Neopoet AI (premium) [2026-06]

The below is a computer-generated response from Neo, Neopoet’s AI:

The poem earns its emotional weight by refusing to state its subject directly, and that restraint is its central strength. The turn from the abstract opening into the celestial imagery of cirrus clouds and the comet does real work: the wish to "drift" and to "roar past the sun into the void" reads as a genuine flinch away from something the speaker cannot yet face. The pun on "the tale told / by that horrible doctor" and "the tail of a comet" is the hinge of the first section, and it is effective precisely because it is understated rather than showcased — the wordplay carries grief rather than cleverness.

The comet image gains a second life through the phrase "my heart already crystalized ice / strung for a lifetime behind me," which quietly anticipates the shared history that fills the second section. That structural echo, where the cosmic escape prefigures the intimate memory, holds the two halves of the poem together.

The second section is where the poem locates its true subject, and the specificity there is its best material: the dance "from Tulsa to Taos," the waltz and the Samba across named panhandles, the brushes tipped with New Mexico color. These details ground the loss in a real shared life. The ending lands hardest through indirection — the clay pot "isn't suitable to be used / for an urn," and the flat "A pity" that follows it does more than an outpouring would.

One place that does not yet land as fully as it might is the phrase "day-to-day disasters / that befall puny humanity." Against the earned tenderness of the rest, "puny humanity" tips toward a generalized dismissiveness that sits oddly with a poem so rooted in one specific person and one specific grief. It reads as borrowed diction rather than the speaker's own. Consider whether the first section needs to reach for all of humanity at all, or whether narrowing that gesture back toward the private stakes would keep the register consistent.

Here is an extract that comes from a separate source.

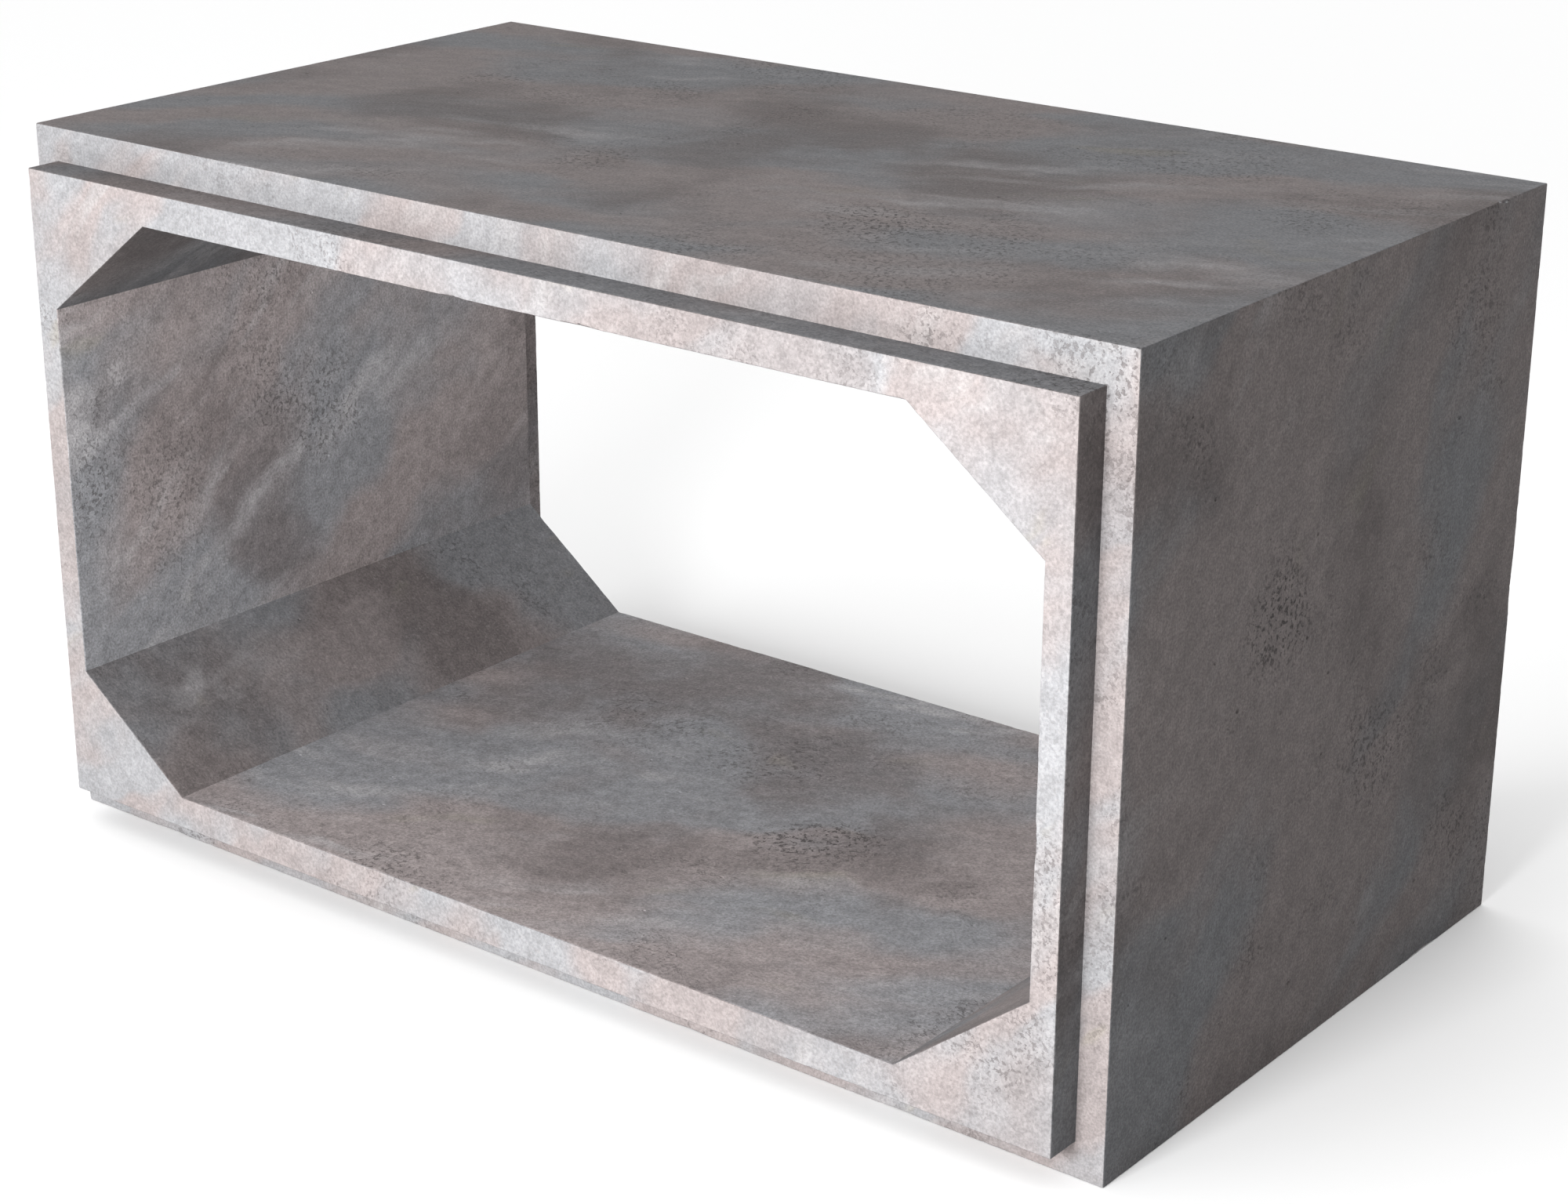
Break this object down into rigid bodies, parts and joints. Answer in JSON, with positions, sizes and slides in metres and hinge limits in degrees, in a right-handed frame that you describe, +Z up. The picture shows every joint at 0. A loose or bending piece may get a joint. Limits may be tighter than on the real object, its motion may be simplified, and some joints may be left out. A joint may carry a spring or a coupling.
{
  "type": "precast box culvert",
  "caption": "Rectangular concrete culvert unit, open at both ends, with haunched bore corners, a spigot end and a socket end.",
  "frame": {"origin": "bed level, at the centre of the unit's footprint, spigot included", "axes": "+Z up; +X across the waterway; +Y along the waterway, from the spigot end to the socket end"},
  "size_m": [2.63, 1.5, 1.5],
  "materials": {
    "concrete": "matt cast concrete"
  },
  "bodies": {
    "root": {"culvert_unit": "concrete"}
  },
  "joints": []
}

Similarly, "Time to get real" and "I really don't want to" establish a colloquial, plainspoken voice that the poem then mostly leaves behind for a more lyrical mode. The shift is not fatal, but the opening's casualness slightly undersells what follows. One option would be to let a trace of that plain voice return near the close, so the two registers speak to each other rather than the poem simply moving past the first.